In the records below, find each line with the word "rigid" and copy it.

Records:
<<<<

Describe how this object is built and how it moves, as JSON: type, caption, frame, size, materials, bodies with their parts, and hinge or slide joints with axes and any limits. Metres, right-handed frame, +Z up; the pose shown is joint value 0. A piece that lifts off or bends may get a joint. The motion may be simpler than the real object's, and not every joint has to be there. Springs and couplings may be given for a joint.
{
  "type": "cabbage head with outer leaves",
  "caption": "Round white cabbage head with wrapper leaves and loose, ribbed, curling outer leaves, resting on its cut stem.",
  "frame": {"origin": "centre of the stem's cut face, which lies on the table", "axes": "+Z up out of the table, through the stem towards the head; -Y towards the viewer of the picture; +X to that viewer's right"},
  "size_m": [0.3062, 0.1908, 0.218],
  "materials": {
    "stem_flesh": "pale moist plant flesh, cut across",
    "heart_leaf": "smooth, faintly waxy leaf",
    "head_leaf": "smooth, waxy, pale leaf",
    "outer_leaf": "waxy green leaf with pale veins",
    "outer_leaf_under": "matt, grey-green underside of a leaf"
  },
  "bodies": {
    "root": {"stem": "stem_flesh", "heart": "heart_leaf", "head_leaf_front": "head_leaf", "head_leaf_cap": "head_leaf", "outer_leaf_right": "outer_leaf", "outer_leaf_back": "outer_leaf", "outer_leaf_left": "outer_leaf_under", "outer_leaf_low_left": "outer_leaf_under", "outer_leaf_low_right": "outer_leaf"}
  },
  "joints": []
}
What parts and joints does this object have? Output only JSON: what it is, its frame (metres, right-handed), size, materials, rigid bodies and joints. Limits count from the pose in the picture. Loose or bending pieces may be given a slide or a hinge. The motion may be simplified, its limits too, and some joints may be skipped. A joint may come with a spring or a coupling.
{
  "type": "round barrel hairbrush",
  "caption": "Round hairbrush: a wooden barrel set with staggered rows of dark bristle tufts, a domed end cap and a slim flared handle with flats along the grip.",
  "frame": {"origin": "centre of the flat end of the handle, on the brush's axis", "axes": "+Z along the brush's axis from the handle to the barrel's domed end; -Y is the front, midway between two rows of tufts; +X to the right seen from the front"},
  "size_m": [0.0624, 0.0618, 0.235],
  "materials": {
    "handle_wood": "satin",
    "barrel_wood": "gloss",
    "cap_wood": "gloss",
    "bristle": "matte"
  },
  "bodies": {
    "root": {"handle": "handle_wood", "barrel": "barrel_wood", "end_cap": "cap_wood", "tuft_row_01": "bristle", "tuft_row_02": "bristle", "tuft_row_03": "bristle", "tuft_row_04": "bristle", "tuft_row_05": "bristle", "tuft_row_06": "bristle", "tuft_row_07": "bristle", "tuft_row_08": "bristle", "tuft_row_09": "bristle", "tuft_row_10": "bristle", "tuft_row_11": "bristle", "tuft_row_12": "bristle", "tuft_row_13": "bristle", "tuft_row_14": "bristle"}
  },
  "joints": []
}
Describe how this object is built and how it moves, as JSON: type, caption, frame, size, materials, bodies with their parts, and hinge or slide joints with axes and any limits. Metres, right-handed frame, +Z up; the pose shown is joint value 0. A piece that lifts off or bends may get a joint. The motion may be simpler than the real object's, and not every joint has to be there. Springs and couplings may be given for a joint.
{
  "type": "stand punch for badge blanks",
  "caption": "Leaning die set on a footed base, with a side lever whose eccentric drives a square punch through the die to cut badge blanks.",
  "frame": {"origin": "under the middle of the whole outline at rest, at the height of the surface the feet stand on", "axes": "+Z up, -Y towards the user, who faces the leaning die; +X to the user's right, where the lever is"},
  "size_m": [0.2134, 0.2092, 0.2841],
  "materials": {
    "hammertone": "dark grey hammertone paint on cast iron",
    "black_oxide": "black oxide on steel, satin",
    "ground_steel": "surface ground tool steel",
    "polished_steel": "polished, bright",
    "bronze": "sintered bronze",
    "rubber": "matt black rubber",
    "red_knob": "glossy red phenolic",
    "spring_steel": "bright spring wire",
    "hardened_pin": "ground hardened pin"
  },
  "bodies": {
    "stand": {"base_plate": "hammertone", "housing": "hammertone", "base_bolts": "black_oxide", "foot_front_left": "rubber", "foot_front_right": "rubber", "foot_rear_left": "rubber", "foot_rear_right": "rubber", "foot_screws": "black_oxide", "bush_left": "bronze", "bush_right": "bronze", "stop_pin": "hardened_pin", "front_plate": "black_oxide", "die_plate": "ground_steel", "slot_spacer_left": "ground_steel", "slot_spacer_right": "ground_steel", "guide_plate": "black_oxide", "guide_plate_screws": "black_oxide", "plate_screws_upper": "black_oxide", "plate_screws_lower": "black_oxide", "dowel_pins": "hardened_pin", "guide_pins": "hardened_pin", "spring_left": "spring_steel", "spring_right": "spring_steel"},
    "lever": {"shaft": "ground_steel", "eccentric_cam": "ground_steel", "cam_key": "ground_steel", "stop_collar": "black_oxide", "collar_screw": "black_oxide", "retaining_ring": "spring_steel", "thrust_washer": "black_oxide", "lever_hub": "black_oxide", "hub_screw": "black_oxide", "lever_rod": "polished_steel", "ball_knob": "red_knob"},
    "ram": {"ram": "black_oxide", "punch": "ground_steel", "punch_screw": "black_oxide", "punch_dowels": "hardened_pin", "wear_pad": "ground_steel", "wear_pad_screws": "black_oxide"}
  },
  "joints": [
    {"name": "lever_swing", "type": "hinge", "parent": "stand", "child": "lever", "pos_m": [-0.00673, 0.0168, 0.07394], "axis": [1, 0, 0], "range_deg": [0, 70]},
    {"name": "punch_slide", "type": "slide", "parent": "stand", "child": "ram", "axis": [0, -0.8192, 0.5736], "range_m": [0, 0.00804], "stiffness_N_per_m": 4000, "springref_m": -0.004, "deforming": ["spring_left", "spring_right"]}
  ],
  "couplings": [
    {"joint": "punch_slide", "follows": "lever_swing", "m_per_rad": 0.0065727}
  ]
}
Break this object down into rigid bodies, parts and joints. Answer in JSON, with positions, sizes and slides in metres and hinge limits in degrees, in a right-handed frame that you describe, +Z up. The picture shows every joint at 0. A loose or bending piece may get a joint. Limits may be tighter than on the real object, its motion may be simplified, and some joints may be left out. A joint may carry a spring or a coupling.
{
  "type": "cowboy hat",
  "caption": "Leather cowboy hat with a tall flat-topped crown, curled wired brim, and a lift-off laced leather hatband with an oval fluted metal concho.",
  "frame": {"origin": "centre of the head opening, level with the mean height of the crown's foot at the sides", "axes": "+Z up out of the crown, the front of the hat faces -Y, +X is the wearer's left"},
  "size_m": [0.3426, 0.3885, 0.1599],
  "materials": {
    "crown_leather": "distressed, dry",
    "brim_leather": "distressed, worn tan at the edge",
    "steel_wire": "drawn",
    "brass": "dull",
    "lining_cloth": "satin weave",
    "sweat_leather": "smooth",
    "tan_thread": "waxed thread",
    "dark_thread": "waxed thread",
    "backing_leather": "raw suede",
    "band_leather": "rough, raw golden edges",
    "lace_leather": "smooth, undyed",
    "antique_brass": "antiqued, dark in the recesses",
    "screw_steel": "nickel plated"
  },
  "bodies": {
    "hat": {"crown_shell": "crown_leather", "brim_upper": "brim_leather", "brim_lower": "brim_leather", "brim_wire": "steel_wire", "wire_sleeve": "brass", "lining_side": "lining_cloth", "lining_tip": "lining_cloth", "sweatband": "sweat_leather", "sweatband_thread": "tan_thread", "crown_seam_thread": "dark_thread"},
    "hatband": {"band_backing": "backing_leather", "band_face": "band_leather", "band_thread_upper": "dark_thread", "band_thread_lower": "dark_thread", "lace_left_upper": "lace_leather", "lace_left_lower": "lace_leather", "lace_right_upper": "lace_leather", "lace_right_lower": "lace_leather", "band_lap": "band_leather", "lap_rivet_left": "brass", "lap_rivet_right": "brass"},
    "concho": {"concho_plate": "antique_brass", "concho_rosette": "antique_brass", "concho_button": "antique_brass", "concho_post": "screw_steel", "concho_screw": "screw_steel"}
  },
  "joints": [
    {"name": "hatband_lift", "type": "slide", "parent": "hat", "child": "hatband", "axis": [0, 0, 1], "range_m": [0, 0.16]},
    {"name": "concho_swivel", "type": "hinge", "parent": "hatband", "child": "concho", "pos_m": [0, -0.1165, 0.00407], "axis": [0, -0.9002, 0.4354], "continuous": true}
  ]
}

>>>>

Solution:
What parts and joints does this object have? Output only JSON: what it is, its frame (metres, right-handed), size, materials, rigid bodies and joints. Limits count from the pose in the picture. Loose or bending pieces may be given a slide or a hinge. The motion may be simplified, its limits too, and some joints may be skipped. A joint may come with a spring or a coupling.
Break this object down into rigid bodies, parts and joints. Answer in JSON, with positions, sizes and slides in metres and hinge limits in degrees, in a right-handed frame that you describe, +Z up. The picture shows every joint at 0. A loose or bending piece may get a joint. Limits may be tighter than on the real object, its motion may be simplified, and some joints may be left out. A joint may carry a spring or a coupling.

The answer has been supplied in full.